来たる4月7日(火曜日)、弊社がレコード会社協力のもと制作・販売している「アナログレコードコレクション」に新たに五輪真弓『恋人よ』のアナログレコードが加わる。今回はソニー・ミュージックから特別に許諾を得て、オリジナルのアナログマスターテープを外部スタジオ「STUDIO Dede」に持ち込み、ラッカー盤を起こしているのが最大の特徴となる。

 東京・池袋にある「STUDIO Dede」はヴィンテージ機材が充実した独立系スタジオとして知られ、近年は米国スカーリー製のカッティングレースを導入し、アナログ盤の製作にも積極的に取り組んでいる。弊社のアナログレコードでは2018年5月に発売した、オリジナル選曲によるLP『THE PEANUTS The First Decade 1959~1967』(販売終了)が「STUDIO Dede」で製作されていた。
 今回は1/4インチ幅のオリジナルのアナログマスターテープを、モディファイされた2台のテレフンケン製テープレコーダーによりテープ・トゥ・テープにより一旦デュプリケーション。デュプリケーションされたハーフインチのアナログマスターテープをプレイバックし、ドルビーAのノイズリダクションユニット「A301」を介して、スカーリーのカッティングレースによりラッカー盤を製作し
ている。

マスターテープのデュプリケーション(テープ・トゥ・テープのトランスファー)作業に使用されたテープレコーダー。こちらは送り出し用のテレフンケン「M21 1/4"」。

受け側用に使用されたテープレコーダー。テレフンケン「M21 1/2"」。内蔵されるアンプは送り出し用も含めて、「STUDIO Dede」のエンジニアである松下真也さんがレストアしたヴィンテージ・アンペックス。

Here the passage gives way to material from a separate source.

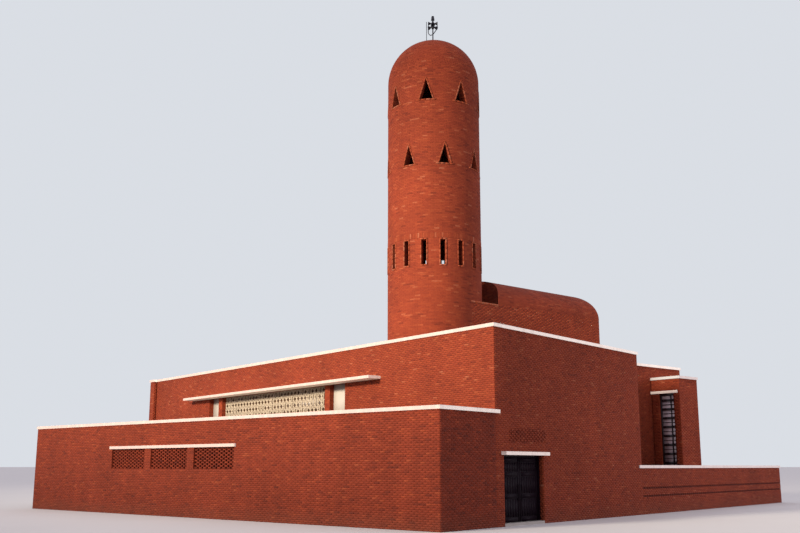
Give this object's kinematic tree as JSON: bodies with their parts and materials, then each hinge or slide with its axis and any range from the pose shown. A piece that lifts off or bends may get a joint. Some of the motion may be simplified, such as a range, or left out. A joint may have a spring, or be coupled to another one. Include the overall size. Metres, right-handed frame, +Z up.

「STUDIO Dede」にて稼働中のカッティングレースは米国スカーリー製で、ウェスタン・エレクトリックが改造を加えた「RA1389」、カッターヘッドは米国ウェストレックスの「3DⅡAH」。

 

ドルビーラボラトリーズのドルビーAノイズリダクションユニット「A301」。近年、主流となっている1Uサイズのオペアンプ仕様ではなく、この「A301」はフルディスクリートの回路基板が特徴の初期型で、「1Uサイズのそれより音質的に優位性がある」と松下エンジニアは語る。

 今回の企画を引き受けてくれたのは、ヴィンテージ機材に造詣が深く機材のメインテナンスまで自身で行なうエンジニアの松下真也さん。オリジナルのアナログマスターテープに記録された五輪真弓とバッキングの持ち味をストレートに引き出すため、先に触れたテープのデュプリケーション作業からラッカー盤の製作まですべてをお一人でこなしてくれた。
 完成したラッカー盤は、静岡にあるソニー・ミュージックのプレス工場に送られ、最終的に商品となるLPがプレスされている。『恋人よ』のオリジナルLPは1980年にリリースされているので、今回の復刻はちょうど40年ぶりのアナログレコード化となる。研ぎ澄まされたバッキングと揺るぎない五輪真弓のヴォーカルが、2本のスピーカーの間に奥行きを伴って立ち現われる様子がストレートに感じ取れる。

「STUDIO Dede」のカッティング/マスタリングルーム。カッティングエンジニアの松下真也さんは30歳代半ばであるが、弊社スタッフは若い世代のエンジニアが五輪真弓の名作『恋人よ』に新たな光を当てることに意義を見い出し、オーディオファン/音楽リスナーに新たな感動を届けられると考えた。